Similar to the one attempted by the Chargers/NFL

The baseball team sued Maricopa County for repairs to Chase Field.
The baseball team sued Maricopa County for repairs to Chase Field.

Remember in the early part of the century when the Chargers brought out the National Football League commissioner to blackmail San Diego taxpayers into paying for a new stadium? The commissioner declared that San Diego would not get another Super Bowl until it got a new stadium. Thank goodness, San Diegans didn't fall for the shakedown and are now being celebrated in intelligent media for voting the Chargers down.

Now baseball's Arizona Diamondbacks are putting the same scam to use. The team got the commissioner of Major League Baseball to come to town. He declared in a speech, "To be a major-league quality stadium [Chase Field] needs work. We take very seriously the obligation to have a major league-quality facility in each and every market."

Background: Chase Field, which is air-conditioned, opened in 1998, so it is only 19 years old. Taxpayers shelled out $238 million and the team only put in $115 million. In recent months, the Diamondbacks have pulled out every trick in the stadium scam book to get Maricopa County to put $187 million into Chase for so-called "renovations." Neil deMause of FieldofSchemes.com points out that some of the things the Diamondbacks are demanding are "upgrading scoreboards and refurbishing luxury suites."

The team, demanding the loot, sued Maricopa County over the matter in January. However, the field is owned by the municipality in a lease that runs through the 2027 season. Under terms of the contract, the team cannot pursue a new ballpark until 2024.

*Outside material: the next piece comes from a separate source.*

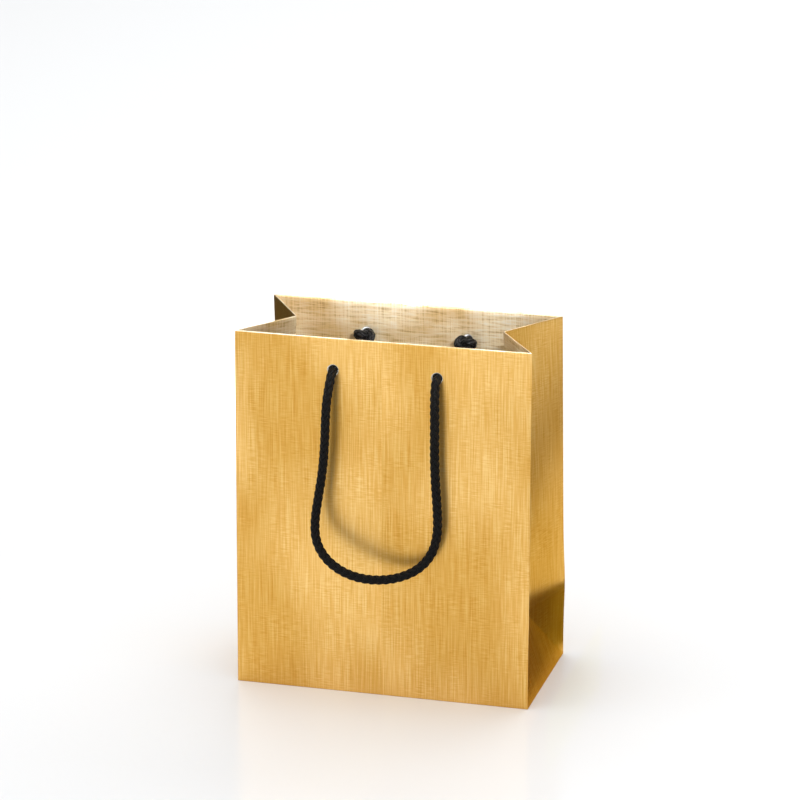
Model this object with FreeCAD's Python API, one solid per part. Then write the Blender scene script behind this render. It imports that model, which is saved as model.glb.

Back in the 1990s, when taxpayers were expected to pay two-thirds of the ballpark cost, the Maricopa County said it would boost its sales tax by a quarter percentage. The controversy got so hot that one of the local politicians was shot by someone pointing out that the county was in bad fiscal shape and couldn't spend this kind of money. The politician was not injured seriously. Phoenix needs some hot controversy — without weapons — to thwart the Diamondbacks now.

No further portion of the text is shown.